*Exercise aim*
Return the listing word for word, as given.
══════
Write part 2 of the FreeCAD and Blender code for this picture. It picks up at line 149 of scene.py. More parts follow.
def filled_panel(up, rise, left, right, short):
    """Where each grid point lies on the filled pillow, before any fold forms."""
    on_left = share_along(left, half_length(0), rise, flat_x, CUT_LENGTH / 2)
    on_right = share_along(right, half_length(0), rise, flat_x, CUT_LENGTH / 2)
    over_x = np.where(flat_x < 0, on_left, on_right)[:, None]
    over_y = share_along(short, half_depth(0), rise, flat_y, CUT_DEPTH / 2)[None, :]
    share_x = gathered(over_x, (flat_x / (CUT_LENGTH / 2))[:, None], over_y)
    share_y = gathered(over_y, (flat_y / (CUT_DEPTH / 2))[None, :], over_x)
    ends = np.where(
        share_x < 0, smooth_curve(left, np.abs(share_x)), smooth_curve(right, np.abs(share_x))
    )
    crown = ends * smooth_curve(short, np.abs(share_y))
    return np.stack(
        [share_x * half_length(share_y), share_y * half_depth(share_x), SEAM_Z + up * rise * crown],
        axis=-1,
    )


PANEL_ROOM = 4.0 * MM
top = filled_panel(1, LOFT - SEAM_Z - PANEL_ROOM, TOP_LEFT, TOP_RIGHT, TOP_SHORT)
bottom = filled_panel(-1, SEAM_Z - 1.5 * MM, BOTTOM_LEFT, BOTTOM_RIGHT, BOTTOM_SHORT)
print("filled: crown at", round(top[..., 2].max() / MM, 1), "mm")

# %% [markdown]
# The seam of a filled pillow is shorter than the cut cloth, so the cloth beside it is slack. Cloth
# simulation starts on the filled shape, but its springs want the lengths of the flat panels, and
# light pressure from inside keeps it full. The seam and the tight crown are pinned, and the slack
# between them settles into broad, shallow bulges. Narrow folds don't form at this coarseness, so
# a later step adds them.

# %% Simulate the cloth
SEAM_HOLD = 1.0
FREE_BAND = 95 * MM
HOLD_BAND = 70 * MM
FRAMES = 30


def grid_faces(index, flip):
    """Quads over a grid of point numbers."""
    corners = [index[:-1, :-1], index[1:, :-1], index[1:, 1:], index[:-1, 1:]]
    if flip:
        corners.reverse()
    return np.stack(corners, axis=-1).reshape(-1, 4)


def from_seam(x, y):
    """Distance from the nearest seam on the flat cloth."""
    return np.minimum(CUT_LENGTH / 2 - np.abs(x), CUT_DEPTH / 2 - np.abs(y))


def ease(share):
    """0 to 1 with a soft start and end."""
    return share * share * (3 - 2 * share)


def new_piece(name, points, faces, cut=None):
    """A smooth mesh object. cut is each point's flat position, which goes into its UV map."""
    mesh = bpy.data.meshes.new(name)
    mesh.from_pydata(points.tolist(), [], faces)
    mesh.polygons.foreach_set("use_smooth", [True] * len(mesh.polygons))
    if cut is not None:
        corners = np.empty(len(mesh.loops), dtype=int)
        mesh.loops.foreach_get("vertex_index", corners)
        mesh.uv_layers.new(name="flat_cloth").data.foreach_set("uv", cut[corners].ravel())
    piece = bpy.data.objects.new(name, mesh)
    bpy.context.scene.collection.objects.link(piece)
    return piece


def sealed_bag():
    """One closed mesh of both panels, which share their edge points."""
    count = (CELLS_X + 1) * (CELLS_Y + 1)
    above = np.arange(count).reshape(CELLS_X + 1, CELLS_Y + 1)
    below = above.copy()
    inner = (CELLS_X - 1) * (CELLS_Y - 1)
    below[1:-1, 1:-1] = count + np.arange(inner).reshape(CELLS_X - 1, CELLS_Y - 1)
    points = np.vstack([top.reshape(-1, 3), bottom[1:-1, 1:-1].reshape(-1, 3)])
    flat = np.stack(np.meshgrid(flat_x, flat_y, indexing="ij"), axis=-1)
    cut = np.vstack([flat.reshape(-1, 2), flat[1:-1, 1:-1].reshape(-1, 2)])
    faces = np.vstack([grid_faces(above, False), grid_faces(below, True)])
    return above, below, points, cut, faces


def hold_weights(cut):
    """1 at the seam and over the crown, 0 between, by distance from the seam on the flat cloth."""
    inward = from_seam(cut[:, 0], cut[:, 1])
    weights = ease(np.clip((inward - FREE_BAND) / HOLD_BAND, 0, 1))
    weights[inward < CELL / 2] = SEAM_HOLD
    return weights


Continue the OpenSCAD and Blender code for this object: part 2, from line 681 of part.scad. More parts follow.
══════
*Written solution*
Write part 2 of the FreeCAD and Blender code for this picture. It picks up at line 149 of scene.py. More parts follow.
def filled_panel(up, rise, left, right, short):
    """Where each grid point lies on the filled pillow, before any fold forms."""
    on_left = share_along(left, half_length(0), rise, flat_x, CUT_LENGTH / 2)
    on_right = share_along(right, half_length(0), rise, flat_x, CUT_LENGTH / 2)
    over_x = np.where(flat_x < 0, on_left, on_right)[:, None]
    over_y = share_along(short, half_depth(0), rise, flat_y, CUT_DEPTH / 2)[None, :]
    share_x = gathered(over_x, (flat_x / (CUT_LENGTH / 2))[:, None], over_y)
    share_y = gathered(over_y, (flat_y / (CUT_DEPTH / 2))[None, :], over_x)
    ends = np.where(
        share_x < 0, smooth_curve(left, np.abs(share_x)), smooth_curve(right, np.abs(share_x))
    )
    crown = ends * smooth_curve(short, np.abs(share_y))
    return np.stack(
        [share_x * half_length(share_y), share_y * half_depth(share_x), SEAM_Z + up * rise * crown],
        axis=-1,
    )


PANEL_ROOM = 4.0 * MM
top = filled_panel(1, LOFT - SEAM_Z - PANEL_ROOM, TOP_LEFT, TOP_RIGHT, TOP_SHORT)
bottom = filled_panel(-1, SEAM_Z - 1.5 * MM, BOTTOM_LEFT, BOTTOM_RIGHT, BOTTOM_SHORT)
print("filled: crown at", round(top[..., 2].max() / MM, 1), "mm")

# %% [markdown]
# The seam of a filled pillow is shorter than the cut cloth, so the cloth beside it is slack. Cloth
# simulation starts on the filled shape, but its springs want the lengths of the flat panels, and
# light pressure from inside keeps it full. The seam and the tight crown are pinned, and the slack
# between them settles into broad, shallow bulges. Narrow folds don't form at this coarseness, so
# a later step adds them.

# %% Simulate the cloth
SEAM_HOLD = 1.0
FREE_BAND = 95 * MM
HOLD_BAND = 70 * MM
FRAMES = 30


def grid_faces(index, flip):
    """Quads over a grid of point numbers."""
    corners = [index[:-1, :-1], index[1:, :-1], index[1:, 1:], index[:-1, 1:]]
    if flip:
        corners.reverse()
    return np.stack(corners, axis=-1).reshape(-1, 4)


def from_seam(x, y):
    """Distance from the nearest seam on the flat cloth."""
    return np.minimum(CUT_LENGTH / 2 - np.abs(x), CUT_DEPTH / 2 - np.abs(y))


def ease(share):
    """0 to 1 with a soft start and end."""
    return share * share * (3 - 2 * share)


def new_piece(name, points, faces, cut=None):
    """A smooth mesh object. cut is each point's flat position, which goes into its UV map."""
    mesh = bpy.data.meshes.new(name)
    mesh.from_pydata(points.tolist(), [], faces)
    mesh.polygons.foreach_set("use_smooth", [True] * len(mesh.polygons))
    if cut is not None:
        corners = np.empty(len(mesh.loops), dtype=int)
        mesh.loops.foreach_get("vertex_index", corners)
        mesh.uv_layers.new(name="flat_cloth").data.foreach_set("uv", cut[corners].ravel())
    piece = bpy.data.objects.new(name, mesh)
    bpy.context.scene.collection.objects.link(piece)
    return piece


def sealed_bag():
    """One closed mesh of both panels, which share their edge points."""
    count = (CELLS_X + 1) * (CELLS_Y + 1)
    above = np.arange(count).reshape(CELLS_X + 1, CELLS_Y + 1)
    below = above.copy()
    inner = (CELLS_X - 1) * (CELLS_Y - 1)
    below[1:-1, 1:-1] = count + np.arange(inner).reshape(CELLS_X - 1, CELLS_Y - 1)
    points = np.vstack([top.reshape(-1, 3), bottom[1:-1, 1:-1].reshape(-1, 3)])
    flat = np.stack(np.meshgrid(flat_x, flat_y, indexing="ij"), axis=-1)
    cut = np.vstack([flat.reshape(-1, 2), flat[1:-1, 1:-1].reshape(-1, 2)])
    faces = np.vstack([grid_faces(above, False), grid_faces(below, True)])
    return above, below, points, cut, faces


def hold_weights(cut):
    """1 at the seam and over the crown, 0 between, by distance from the seam on the flat cloth."""
    inward = from_seam(cut[:, 0], cut[:, 1])
    weights = ease(np.clip((inward - FREE_BAND) / HOLD_BAND, 0, 1))
    weights[inward < CELL / 2] = SEAM_HOLD
    return weights


Continue the OpenSCAD and Blender code for this object: part 2, from line 681 of part.scad. More parts follow.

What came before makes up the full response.